I am delighted to have been appointed Emeritus Professor at UCC School of Law. It is a great honour to follow in the footsteps of those who have gone before me. I look forward to contributing to the future successes of the Law School in any manner that may be deemed appropriate.
What words of wisdom do you have for young academics embarking on a career at UCC?
The academic life is more demanding now than it was in was when I started out on my career and today’s demands extend far beyond the traditional focus on teaching and research. It is inevitable that urgent demands in one area will limit the time available to carry out other tasks.
My advice to young academics is not to be too hard on yourself. The boundaries of an academic career can be difficult to rein in and I believe that it’s important now more than ever that young academics do not feel pressure to contribute equally across all areas of activity all the time.
The other piece of advice I would give is to work on building relationships with administrative and academic colleagues both within the Law School and beyond. Having colleagues, many of whom will become friends, at your side will greatly enhance your journey through academia.
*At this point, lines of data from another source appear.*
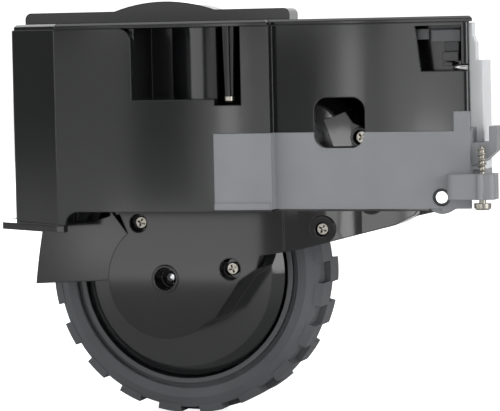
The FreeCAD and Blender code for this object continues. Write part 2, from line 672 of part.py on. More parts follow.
def captive_screw():
    head_top = -LUG_T - SCREW_NECK_BELOW
    head_foot = head_top - SCREW_HEAD_H
    screw = turned_z(0, 0, [(0, head_foot), (SCREW_HEAD_R - SCREW_HEAD_EDGE, head_foot),
                            (SCREW_HEAD_R, head_foot + SCREW_HEAD_EDGE), (SCREW_HEAD_R, head_top),
                            (SCREW_NECK_R, head_top), (SCREW_NECK_R, 0), (SCREW_R, 0),
                            (SCREW_R, SCREW_THREAD_TOP), (SCREW_TIP_R, SCREW_TIP_Z), (0, SCREW_TIP_Z)])
    recess = cross_recess(SCREW_HEAD_R, 0.9)
    recess.rotate(V(0, 0, 0), V(1, 0, 0), -90)
    recess.translate(V(0, 0, head_foot))
    return screw.cut(recess)


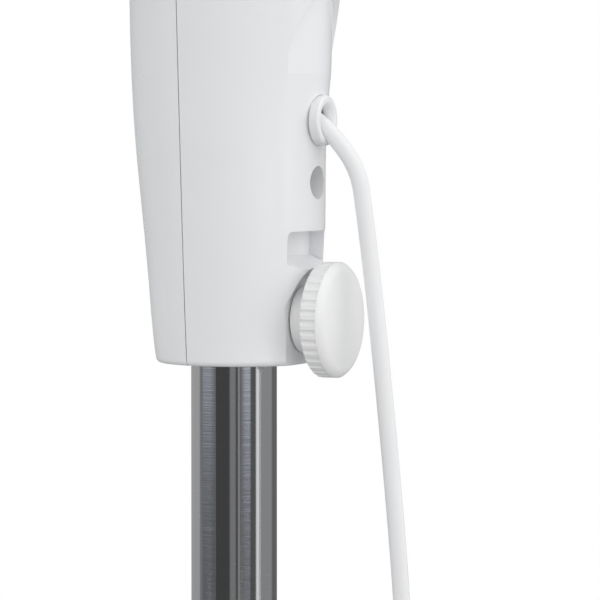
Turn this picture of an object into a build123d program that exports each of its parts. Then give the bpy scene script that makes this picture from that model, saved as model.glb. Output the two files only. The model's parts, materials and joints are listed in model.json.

Commenting on the news of Maeve McDonagh’s appointment as Emeritus Professor, Professor Mark Poustie, Dean of the UCC School of Law said:
“It was with considerable sadness that I learned from Maeve soon after my appointment in 2019 that she intended to retire. Maeve is a very eminent, highly regarded scholar particularly in the fields of information law and IT law and to lose her was a blow. She has contributed hugely to the development of these fields over her career and had a real impact on the development of FOI legislation in a number of countries. However, I was really delighted to be able to assist in securing a continuing role for Maeve at UCC as an Emeritus Professor and I look forward to her continued contribution to the School for many years to come”.